What this task involves: Repeat exactly what appears from the opening line of the listing to the line with "flip-up straw spout.", inclusive.

# START OF Data shown

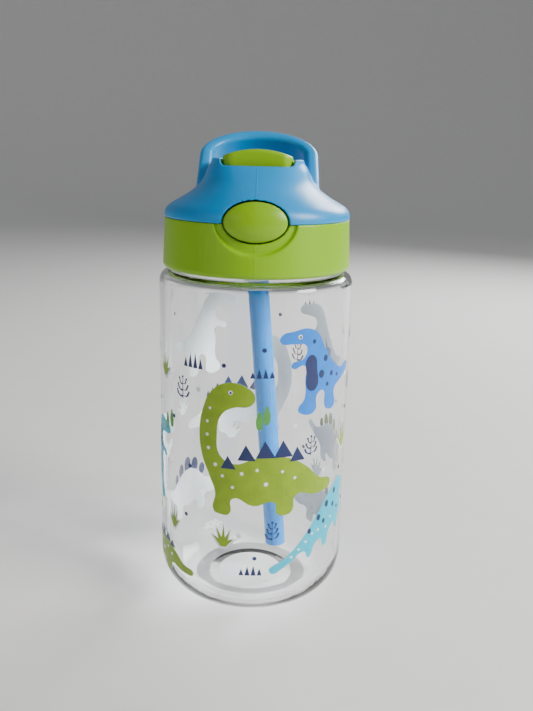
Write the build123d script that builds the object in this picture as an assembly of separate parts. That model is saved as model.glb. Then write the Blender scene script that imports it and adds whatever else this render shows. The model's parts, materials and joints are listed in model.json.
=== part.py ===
"""Kids water bottle with a screw-on lid, a push button and a flip-up straw spout.

Millimetres. +Z is up, the front with its button faces -Y, and the origin is the
centre of the base that the bottle stands on.
"""
from build123d import *
from math import atan2, cos, pi, radians, sin, sqrt
import os

# ---- overall sizes ----
BODY_R = 36.5            # outer radius of the bottle
SHOULDER_Z = 128.5       # flat shoulder of the bottle
BODY_WALL = 1.7
BASE_CORNER_R = 14.0
SHOULDER_R = 4.0
NECK_H = 9.5             # mouth above the shoulder
NECK_IN = 5.9            # body's side to the neck's outside
NECK_WALL = 1.7
BASE_DIMPLE_R = 17.0
BASE_DIMPLE_H = 1.0

# ---- screw thread between bottle and lid, two starts ----
THREAD_LEAD = 8.0
THREAD_STARTS = 2
THREAD_DEPTH = 1.0
THREAD_ROOT_W = 1.9
THREAD_CREST_W = 1.1
THREAD_GAP = 0.45        # radial gap from a crest to the opposite wall
THREAD_UP = 4.2          # shoulder to the start of the bottle's ridges
THREAD_TURNS = 0.5       # length of each thread in turns
THREAD_SINK = 0.25       # how far a thread's foot is rooted in its wall

# ---- lid ring ----
RING_GAP = 1.2           # shoulder to the ring's lower edge
RING_H = 18.3            # lower edge of the ring to the seam
RING_WALL = 2.15         # at the seam
RING_FLARE = 0.9         # how much wider the ring is at its lower edge
GASKET_LAP = 0.5         # gasket past the neck's outside
GASKET_LIP = 0.2         # gasket past the neck's inside
GASKET_T = 1.6
DECK_T = 2.0
AXIAL_GAP = 0.1          # gasket to the parts above and below it
RIB_H = 1.2              # rib that centres the gasket
RIB_T = 0.9

# ---- top cover ----
COVER_WALL = 2.0
BAND_H = 2.0             # upright band above the seam
TOWER_H = 21.0           # seam to the rim of the spout tower
TOWER_X = 16.6           # half width at the rim
TOWER_FRONT = 16.6
TOWER_BACK = 17.2
FRONT_NOTCH_IN = 1.6     # from the opening's side to the notch's side, per side
FRONT_NOTCH_H = 18.6     # rim height inside the front notch
BACK_NOTCH_H = 12.2

# ---- carrying loop ----
LOOP_W = 11.0            # width of the band
LOOP_T = 5.0             # thickness of the band
LOOP_OUT = 3.7           # middle of the band outside the tower's side
LOOP_FOOT = (4.0, 9.0)   # y and height above the seam of its foot
LOOP_BACK = 11.8         # top of the band behind the tower's rear
LOOP_H = 26.3            # top of the band above the seam
LOOP_ARCH = 13.0         # rise of the rounded end, along the loop
LOOP_EDGE_R = 1.9

# ---- push button ----
BUTTON_W = 21.4
BUTTON_H = 13.3
BUTTON_UP = 0.7          # centre above the seam
BUTTON_GAP = 0.55
BUTTON_PROUD = 1.3       # front of the dome beyond the ring
DOME_MORE = (3.5, 2.6)   # dome's half width and height beyond the oval's
DOME_DEEP = 8.0
BUTTON_TILT = 9.0
BUTTON_TRAVEL = 2.5
EAR_T = 1.2
EAR_OUT = 1.9            # each ear beyond the oval
EAR_GAP = 0.6            # ear to the wall in front of it
EAR_TOP = 2.0            # top of the ears above the seam
CROSSBAR = 2.4           # rear bar of the arm's window
SPRING_UP = -1.0         # spring's axis above the seam
DISH_DEPTH = 1.1         # thumb dish in the ring, at the seam
DISH_MORE = (4.8, 4.0)   # dish's half width and height beyond the button's
DISH_SLOPE = 1.5

# ---- latch between button and flap ----
ARM_UP = 9.2             # underside of the arm above the seam
ARM_T = 1.4
STEP_OUT = 6.0           # tower's front forward to the arm's rise
ARM_STEP = 3.2           # underside of the step above the seam
STEP_T = 1.8
ARM_W = 13.2
TAB_W = 8.0
TAB_T = 1.5
TAB_IN = 0.4             # tab's front behind the flap's front
BARB = 0.8
LATCH_GAP = 0.2

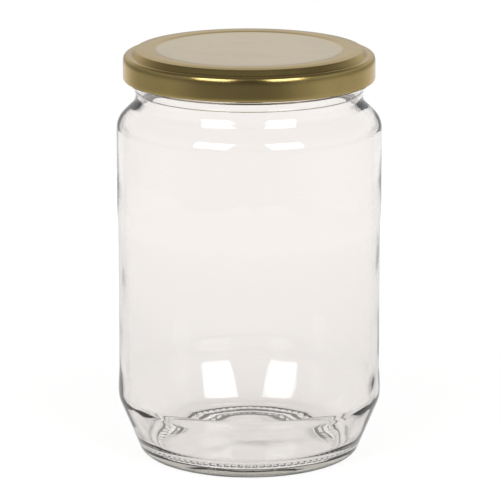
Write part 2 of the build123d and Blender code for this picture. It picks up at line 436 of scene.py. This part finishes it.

# END OF Data shown

Response to the task:
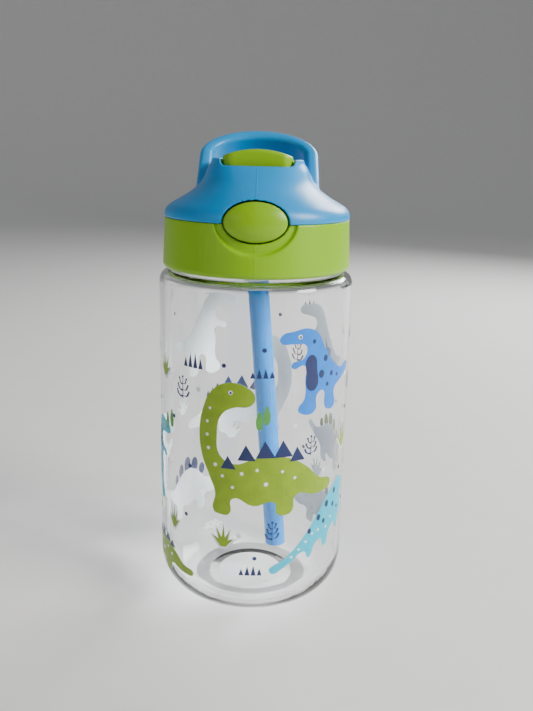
Write the build123d script that builds the object in this picture as an assembly of separate parts. That model is saved as model.glb. Then write the Blender scene script that imports it and adds whatever else this render shows. The model's parts, materials and joints are listed in model.json.
=== part.py ===
"""Kids water bottle with a screw-on lid, a push button and a flip-up straw spout.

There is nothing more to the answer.